Supplying savory edibles stands to benefit the businessman and renters in obvious and not so apparent ways. Kaplan, who places 20 gift cards in each Pennsylvania location weekly, tends to the spots’ finances aside from the utility bills. Along with the endowments, which come attached to one’s choices, buyers gain a share of the revenue. As he inked a 10-year agreement with Lindy, Kaplan hopes to be able to help the company to spruce up an already welcoming expanse.
“I still do most of my shopping at traditional stores, and the stuff here is a little pricier than normal, but for the convenience and the quality, a few more cents is worth it,” Schabacker said while inspecting the mostly tax-included goods. “I can definitely see this becoming a big benefit to our little neighborhood.”
Opening a Shop24 in South Philly allowed Kaplan to make history, as Shop24 Global’s vice president of sales Jason Santoro said the unit is among the first American-made creations. The latter man’s entity gained ownership of operations in August 2010, modifying machinery and shifting the manufacturing from Belgium to Plano, Texas, where workers constructed the local two-month-old shopping option.
Though Belgium no longer holds proprietorship, it remains a popular place for expansion. Santoro stated that the nation and France will become hotbeds for production, solidifying his company’s European presence, which amounts to nearly 250 machines.

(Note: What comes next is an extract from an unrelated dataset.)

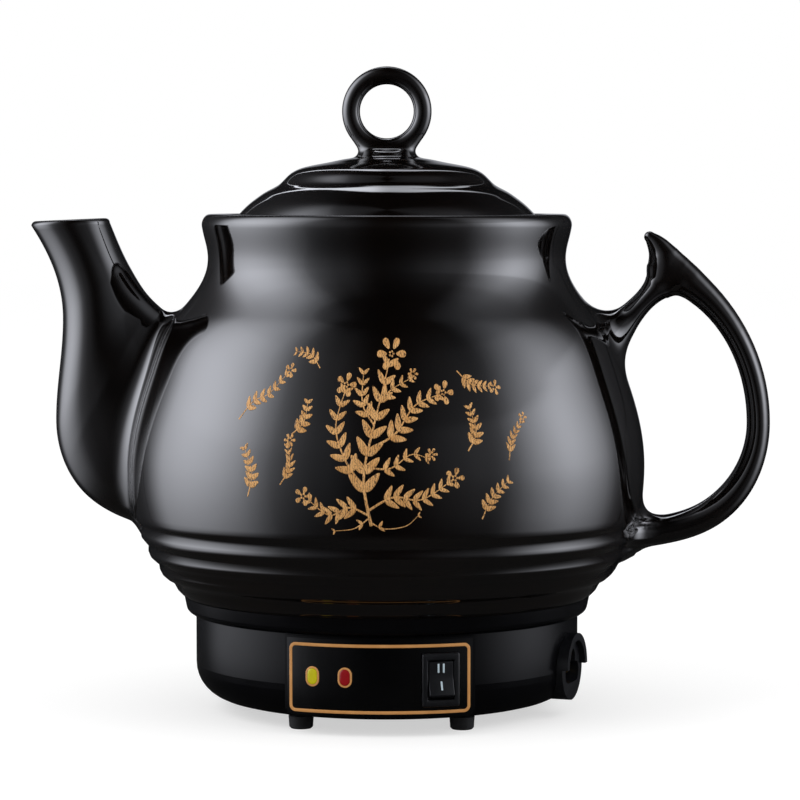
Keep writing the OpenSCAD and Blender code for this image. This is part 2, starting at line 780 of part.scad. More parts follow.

European lands account for 12 of the 15 countries containing the mechanisms, with Australia, the United Arab Emirates and the United States, the holder of 17 apparatuses, rounding out the list.
“We’re really turning our attention to America,” Santoro said, with California, Nebraska, New York, Ohio, Oklahoma, Texas and Utah as Shop24 locations. “We think we could do 40 to 50 units this year, with 20 likely to debut in February.”
The employee added the success of the devices, which, according to Shop24 Global’s website, have generated more than 150 million transactions, depends on location. Therefore, apartment complexes, college campuses and transportation hubs have made and figure to continue to make for ideal spots, with Lindy already counting The Enclaves and The Gateway Towers among its eight destinations for collegiate pupils.
“We want to help people to fulfill their needs, especially impulsive ones,” Santoro said. “College students typically require last-minute or even unforeseen items, so we want to be there for them.”
Admittedly far beyond her postsecondary days, Mildred Morehead believes young adults will benefit from the local machine’s offerings but does not see what will continue to draw people to what she dubbed “a glorified vending machine.”
“I give the creators the benefit of the doubt because it’s all still early, but I just think the prices are a bit steep,” the resident of the Canterbury Building, 3800 Sheaff Lane, said. “However, I see name brands, so I know that at least people aren’t being cheated. I’ve used it and know it’s supposed to be part of the wave of technological advances, so more power to those behind the scenes.”
Santoro said the items, ranging in size from one ounce to eight pounds, vary by location, with two planes of heavy glass providing protection from weather and seven cameras monitoring action. Any interested party could reach out to an affiliate for a machine, with Kaplan, who said operating one costs a six-figure total, noting demographics often sway decisions.
“It could seem as if we have a limited audience in residential spots such as the South Philadelphia location because only the inhabitants are likely to use them,” Kaplan, who aims to have five more locations by the end of the year, said. “This is why we communicate to residents through surveys and e-mails containing weekly specials. In theory, we all are hoping to further neighborhood convenience and are using practices to ensure that.”